Step 4: Your First SSL Training¶
Now let's train a state-of-the-art self-supervised model:
python train.py +experiment=vime_ssl
This experiment uses VIME (Value Imputation and Mask Estimation): - Corrupts transaction data by masking features - Learns to predict which features were masked (mask estimation) - Learns to reconstruct original values (value imputation) - Creates powerful representations for downstream tasks
✅ What to expect: Training progress with mask estimation and reconstruction losses, checkpoints saved to outputs/
.
Step 5: Try Different SSL Methods¶
Let's experiment with other state-of-the-art approaches:
# SCARF: Contrastive learning with feature corruption
python train.py +experiment=scarf_ssl
# ReConTab: Multi-task reconstruction
python train.py +experiment=recontab_ssl
Each approach uses different corruption strategies: - SCARF: Replaces features with values from other samples (contrastive learning) - ReConTab: Combines masking, noise, and swapping (multi-task reconstruction)
Step 6: Customize SSL Training¶
You can easily modify SSL experiments using Hydra's override syntax:
# Adjust corruption rate for VIME
python train.py +experiment=vime_ssl model/corruption.corruption_rate=0.5
# Change SCARF corruption strategy
python train.py +experiment=scarf_ssl model/corruption.corruption_strategy=marginal_sampling
# Use different sequence length
python train.py +experiment=recontab_ssl data.sequence_length=64
# Adjust learning rate and batch size
python train.py +experiment=vime_ssl model.learning_rate=5e-4 data.batch_size=32
Step 7: Check Your Results¶
After running experiments, you'll find results in the outputs/
directory:
ls outputs/ # See your experiment runs
Each run creates a timestamped folder with: - Configuration files (reproducing exact settings) - Training logs (TensorBoard, WandB compatible) - Model checkpoints (best performing models) - Metrics and plots (loss curves, validation metrics)
For SSL experiments, you'll see specific losses:
- VIME: mask_estimation_loss
, value_imputation_loss
- SCARF: contrastive_loss
- ReConTab: masked_reconstruction
, denoising
, unswapping
losses
Core Concepts Summary¶
Corruption Strategies: Core of self-supervised learning
- VIME: Masks features, learns to predict masks and values
- SCARF: Swaps features between samples for contrastive learning
- ReConTab: Multi-task corruption (masking + noise + swapping)
SSL Experiments: Pre-configured state-of-the-art approaches
- Located in configs/experiments/
- Use +experiment=vime_ssl
(or scarf_ssl, recontab_ssl) to run them
Model Components: Modular architecture - Event encoders (process individual transactions) - Sequence encoders (model temporal patterns) - Corruption modules (transform data for SSL) - Task-specific heads (reconstruction, classification)
Configuration: Hydra-based flexible settings
- Override corruption rates: model/corruption.corruption_rate=0.5
- Mix components: model/sequence_encoder=rnn model/corruption=scarf
What's Next?¶
🎯 Ready for more?
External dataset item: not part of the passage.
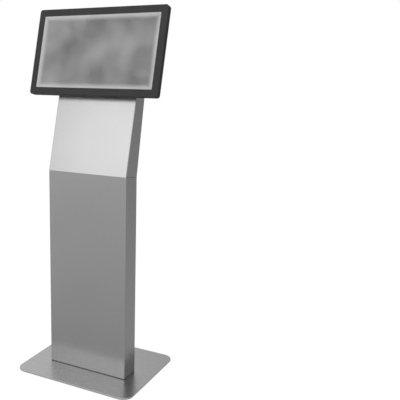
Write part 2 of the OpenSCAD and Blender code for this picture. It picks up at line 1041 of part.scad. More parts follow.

Continue with: - Custom Components Tutorial - Create your own corruption strategies - How-to: SSL Training - Advanced self-supervised learning - Reference: Corruption Strategies - Technical documentation - Reference: Models - Complete component documentation
Troubleshooting¶
Import errors? Make sure PYTHONPATH is set:
export PYTHONPATH=$PWD/src
CUDA out of memory? Try smaller batch sizes:
python train.py +experiment=simple_mlp data.batch_size=16
Need help? Check our support resources or open an issue on GitHub.
Congratulations! 🎉 You've successfully run your first Tabular SSL experiments. You're now ready to explore more advanced features and customize the library for your specific needs.